I’m getting pretty good at this single mom stuff. This is the third week in a row that M has been gone for a couple of days during the week, and as much as I dread his leaving, I find that I’m able to cope much better than I thought I would.
Of course, it’s just one night away. Next week he’s gone for most of the week. In the past, I would have considered going to my parents’ place for the week, but that can’t happen this time. PJ would be devastated to miss school for a week, and I simply can’t do that to him just because I’m too much of a pansy to be the solo parent for that long.
So I’m learning how to cook dinner for all three of us, something I normally leave up to M while I keep track of the boys. It may not be anything special, but nobody goes hungry.
I’m learning how to take care of fussy boys who don’t feel very good without being able to pass one off to M. This morning was pure chaos. PJ was crying, probably from this cold or allergies or whatever, and when not every detail of his day goes his way, he just breaks down. BabyN was crying from teething, I guess. He’d been up several times during the night because of it, too. But I didn’t lose it this morning when one or the other was crying every second from the moment BabyN woke me up.

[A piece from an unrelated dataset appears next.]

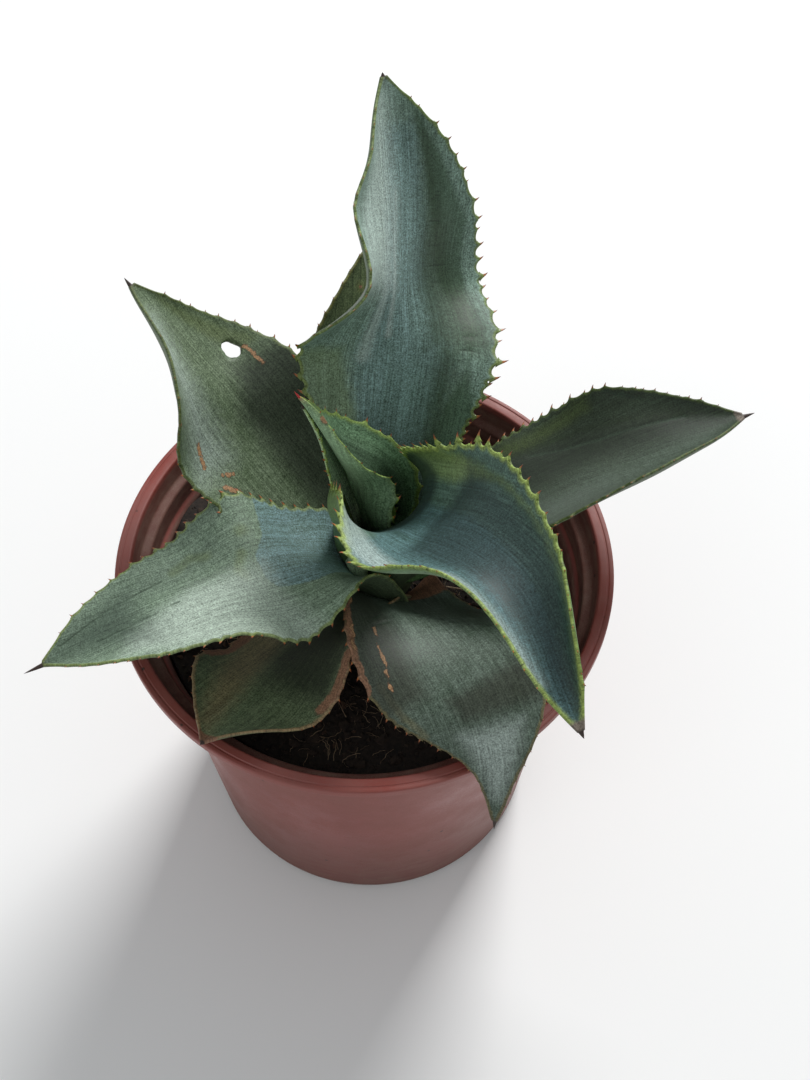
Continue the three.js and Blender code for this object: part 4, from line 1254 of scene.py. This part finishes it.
# %% Colours and amounts of each leaf
BROWN_HUSK = ((0.13, 0.055, 0.03), (0.34, 0.19, 0.11))
GREY_HUSK = ((0.07, 0.055, 0.045), (0.26, 0.22, 0.17))
LEAF_LOOKS = {
    "leaf_spear": dict(
        deep=(0.1, 0.19, 0.06), shade=(0.04, 0.07, 0.03), bloom=(0.22, 0.33, 0.2), lime=(0.26, 0.36, 0.08),
        below=(0.26, 0.39, 0.22), amount=0.55, patch=0.3, rim=1.5),
    # Painted light: the bud's colours are set lighter to make up for the shade it stands in.
    "leaf_bud": dict(
        deep=(0.09, 0.19, 0.075), shade=(0.03, 0.06, 0.03), bloom=(0.27, 0.43, 0.27),
        blue=(0.24, 0.4, 0.34), lime=(0.26, 0.36, 0.07), below=(0.26, 0.39, 0.22), amount=0.45, patch=0.4,
        rim=1.5, spine=(0.42, 0.03, 0.03)),
    # Painted light: these colours are set far lighter, so the face in the bud's shade comes out bright.
    "leaf_bud_outer": dict(
        deep=(0.46, 0.68, 0.32), shade=(0.06, 0.1, 0.05), bloom=(0.74, 0.88, 0.64), lime=(0.26, 0.36, 0.08),
        below=(0.3, 0.42, 0.25), amount=0.6, patch=0.25, rim=1.2),
    # Painted shade: these colours are set darker, so this leaf comes out less lit.
    "leaf_front_right": dict(
        deep=(0.03, 0.075, 0.045), shade=(0.012, 0.027, 0.027), bloom=(0.11, 0.185, 0.15),
        blue=(0.1, 0.185, 0.2), lime=(0.26, 0.34, 0.07), below=(0.09, 0.17, 0.045), amount=0.6, patch=0.35,
        rim=1.6, husk=GREY_HUSK),
    "leaf_back": dict(
        deep=(0.06, 0.11, 0.065), shade=(0.025, 0.05, 0.02), bloom=(0.25, 0.36, 0.3), blue=(0.2, 0.31, 0.3),
        lime=(0.15, 0.2, 0.05), amount=0.62, patch=0.4, rim=1.0),
    # Painted shade: these colours are set darker, so this leaf comes out less lit.
    "leaf_right": dict(
        deep=(0.017, 0.03, 0.009), shade=(0.01, 0.017, 0.008), bloom=(0.034, 0.052, 0.033),
        lime=(0.065, 0.095, 0.02), pale=(0.115, 0.15, 0.12), amount=0.5, patch=0.7, rim=1.0,
        husk=GREY_HUSK),
    "leaf_left": dict(
        deep=(0.09, 0.155, 0.08), shade=(0.03, 0.05, 0.035), bloom=(0.255, 0.34, 0.25),
        blue=(0.215, 0.335, 0.36), lime=(0.17, 0.22, 0.06), pale=(0.56, 0.65, 0.57), amount=0.62, patch=0.5,
        rim=0.9),
    "leaf_back_left": dict(
        deep=(0.06, 0.1, 0.04), shade=(0.014, 0.02, 0.012), bloom=(0.165, 0.215, 0.135),
        lime=(0.1, 0.13, 0.035), amount=0.5, patch=0.7, rim=1.0),
    "leaf_front": dict(
        deep=(0.03, 0.055, 0.03), shade=(0.03, 0.035, 0.022), bloom=(0.112, 0.148, 0.118),
        lime=(0.12, 0.1, 0.04), amount=0.52, patch=0.9, rim=0.9),
    "leaf_front_left": dict(
        deep=(0.06, 0.095, 0.04), shade=(0.008, 0.012, 0.006), bloom=(0.185, 0.235, 0.13),
        lime=(0.3, 0.2, 0.1), amount=0.45, patch=0.7, rim=1.4),
    "leaf_back_low": dict(
        deep=(0.055, 0.082, 0.03), shade=(0.012, 0.018, 0.006), bloom=(0.145, 0.19, 0.09),
        lime=(0.12, 0.12, 0.03), amount=0.35, patch=0.6, rim=1.0),
}
# Colour of the pale marks: painted light over paler bloom.
PALE = (0.44, 0.52, 0.48)
UNDERSIDE = (0.10, 0.14, 0.07)
CORK = ((0.27, 0.13, 0.06), (0.44, 0.27, 0.14))
CORK_EDGE = (0.09, 0.035, 0.015)
CREASE = (0.025, 0.045, 0.025)
HORN = (0.045, 0.028, 0.022)
HORN_MIDDLE = (0.40, 0.12, 0.03)
HORN_TIP = (0.13, 0.025, 0.012)

# How strongly a mark covers what lies under it. A mark that isn't named here covers it fully.
SHARES = dict(fresh=0.45, pale=0.55, dark=0.8, rim=0.85, underside=0.75, crease=0.7, halo=0.8)
# The ragged edge of each mark: scale, fray and softness.
FRAYS = dict(
    blue=(420.0, 0.7, 0.2), fresh=(260.0, 0.5, 0.4), bare=(260.0, 0.5, 0.35), pale=(300.0, 0.5, 0.5),
    dark=(300.0, 0.5, 0.5), crease=(900.0, 0.35, 0.3), scar=(600.0, 1.3, 0.08), dry=(600.0, 0.6, 0.15))
HALO_FRAY = (600.0, 1.3, 0.12)
HALO_SPREAD = 0.12
BARE_SHARE = 0.8
BELOW_SHADE = 0.7
RIM_WIDTH = 1.6 * MM
RIM_CORE = 0.2 * MM
GRAIN_DEPTH = 3.0
FIBRE_DEPTH = 1.2
CLOUD_DEPTH = 0.9
DARKEST_TONE = 0.25


# %% Material of a leaf
def make_leaf_material(name, look):
    material, tree, shader = new_material(name)
    coords = attribute(tree, "blade", "Vector")
    flat = scaled(tree, coords, (1, 1, 0))
    field = {label: attribute(tree, label) for label in (*FIELDS, "underside", "horn")}

    def frayed(painted, scale, fray, softness):
        return mask_of(tree, ragged_edge, {
            "Field": painted, "Coords": flat, "Scale": scale, "Fray": fray, "Softness": softness})

    mark = {label: frayed(field[label], *fray) for label, fray in FRAYS.items()}
    mark["halo"] = frayed(plus(tree, field["scar"], HALO_SPREAD), *HALO_FRAY)
    mark["underside"] = field["underside"]
    fringe = centred(tree, noise(tree, flat, 500.0, 3.0), RIM_WIDTH)
    ragged_rim = plus(tree, split(tree, coords)[2], fringe)
    mark["rim"] = ramp(tree, ragged_rim, look["rim"] * RIM_WIDTH, RIM_CORE, interpolation_type="SMOOTHSTEP")

    # Bloom on green first, and then the marks, one over the other. Dark is painted shade in the look's shade
    # colour, and pale is painted light over paler bloom.
    wax = mask_of(tree, waxy_bloom, {"Coords": coords, "Amount": look["amount"], "Patch": look["patch"]})
    wax = times(tree, wax, minus(tree, 1.0, times(tree, mark["bare"], BARE_SHARE)))
    powder = blend(tree, mark["blue"], look["bloom"], look.get("blue", look["bloom"]))
    below = look.get("below", UNDERSIDE)
    below = blend(tree, wax, tuple(BELOW_SHADE * v for v in below), below)
    husk = blend(tree, noise(tree, flat, 900.0, 4.0), *look.get("husk", BROWN_HUSK))
    cork = blend(tree, noise(tree, flat, 1500.0, 3.0), *CORK)
    colour = blend(tree, wax, look["deep"], powder)
    for label, over in (("fresh", look["lime"]), ("pale", look.get("pale", PALE)), ("dark", look["shade"]),
                        ("rim", look["lime"]), ("underside", below), ("crease", CREASE), ("dry", husk),
                        ("halo", CORK_EDGE), ("scar", cork)):
        mask = times(tree, mark[label], SHARES[label]) if label in SHARES else mark[label]
        colour = blend(tree, mask, colour, over)

    # Fine specks, fibres and clouds lighten and darken it, and the horn of the spine goes on last.
    speck = centred(tree, noise(tree, flat, BLOOM_GRAIN, 3.0, 0.75), GRAIN_DEPTH)
    fibre = centred(tree, noise(tree, scaled(tree, coords, BLOOM_FIBRE), 1.0, 3.0), FIBRE_DEPTH)
    cloud = centred(tree, noise(tree, flat, BLOOM_MOTTLE, 3.0, 0.6), CLOUD_DEPTH)
    tone = math_node(tree, "MAXIMUM", plus(tree, speck, fibre, cloud, 1.0), DARKEST_TONE)
    colour = blend(tree, 1.0, colour, tone, "MULTIPLY")
    colour = blend(tree, math_node(tree, "POWER", field["horn"], 2.0), colour, look.get("spine", HORN))

    rough = add(tree, "ShaderNodeMapRange", {0: wax, 3: 0.46, 4: 0.66})
    shader.inputs["Specular IOR Level"].default_value = 0.35
    grain = noise(tree, flat, 1500.0, 3.0, 0.65)
    fibres = noise(tree, scaled(tree, coords, (1100, 40, 0)), 1.0, 3.0)
    relief = plus(tree, times(tree, grain, 0.35), times(tree, fibres, 0.4), noise(tree, flat, 160.0, 4.0))
    dress(tree, shader, colour, relief, 0.3, 0.5 * MM, rough.outputs[0])
    return material


# %% Material of teeth: lime or orange at the foot, dark horn at the point
def make_horn_material(name, foot):
    material, tree, shader = new_material(name)
    reach = attribute(tree, "reach")
    middle = blend(tree, ramp(tree, reach, 0.38, 0.6), foot, HORN_MIDDLE)
    colour = blend(tree, ramp(tree, reach, 0.62, 0.9), middle, HORN_TIP)
    tree.links.new(colour, shader.inputs["Base Color"])
    shader.inputs["Roughness"].default_value = 0.4
    return material


# %% Grow every leaf
TOOTH_WIDTH = 5.4
TOOTH_THICKNESS = 1.25
TOOTH_SUNK = 0.9
TOOTH_LENGTH = 1.25
WIDEST_TEETH = 3.4


def grow_leaf(name, leaf, seed):
    loops, faces, values, coords, teeth, normal, edge_thickness = build_leaf(name, leaf, seed)
    if "hole" in leaf:
        faces = cut_hole(loops, faces, coords, leaf, seed)
    places, outs, alongs, sizes = [], [], [], []
    thickness = TOOTH_THICKNESS * leaf.get("thin", 1.0)
    lean = np.array(leaf.get("lean", (0, 0, 0)))
    for tooth_at, tooth_size, edge, out, tangent in teeth:
        for at, size in zip(tooth_at, tooth_size):
            i = min(round(at / leaf["length"] * (len(out) - 1)), len(out) - 1)
            middle = loops[i, edge] - normal[i, edge] * edge_thickness / 2
            outs.append(unit(out[i] + lean))
            places.append(middle - outs[-1] * TOOTH_SUNK)
            alongs.append(tangent[i])
            width = (0.5 + 0.5 * size) * TOOTH_WIDTH * (0.6 + 0.4 * leaf["tooth"] / WIDEST_TEETH)
            sizes.append((width, thickness, leaf["tooth"] * size * TOOTH_LENGTH + TOOTH_SUNK))
    points = loops.reshape(-1, 3)
    piece = mesh_piece(name + "_skin", np.concatenate([points, places]) * MM, faces)
    if "hole" in leaf:
        face_outwards(piece)
    blank = np.zeros_like(points)
    store(piece, "blade", np.concatenate([coords.reshape(-1, 3), np.zeros_like(places)]), "FLOAT_VECTOR")
    for field, field_values in values.items():
        store(piece, field, np.concatenate([field_values.ravel(), np.zeros(len(places))]))
    for field, vectors in (("size", np.array(sizes) * MM), ("out", outs), ("along", alongs)):
        store(piece, "tooth_" + field, np.concatenate([blank, vectors]), "FLOAT_VECTOR")
    piece.data.materials.append(make_leaf_material(name + "_wax", LEAF_LOOKS[name]))
    run_tree(piece, tooth_tree, Horn=make_horn_material(name + "_horn", LEAF_LOOKS[name]["lime"]))
    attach(piece, "root")
    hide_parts(name)
    print(f"{name}: {len(places)} teeth, {len(piece.data.polygons)} faces")


for number, (leaf_name, leaf_numbers) in enumerate(LEAVES.items()):
    grow_leaf(leaf_name, leaf_numbers, 100 + number)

I’m even learning how to take both boys out at the same time, even for frivolous trips. Yesterday was the first time I took both boys shopping alone, and not only did we all survive, but the boys were both good enough that I rewarded them by getting them a new (cheap) toy.
I’m feeling a little like SuperMom today. I know most of the things I’m learning to do are things that most moms do without thinking, but they’re huge for me. I’ve needed this self-confidence. It’s just too bad that it takes me being forced to do them to try them. Still, the confidence I’m finding is motivating me to try other things that I’ve wished I could do for some time.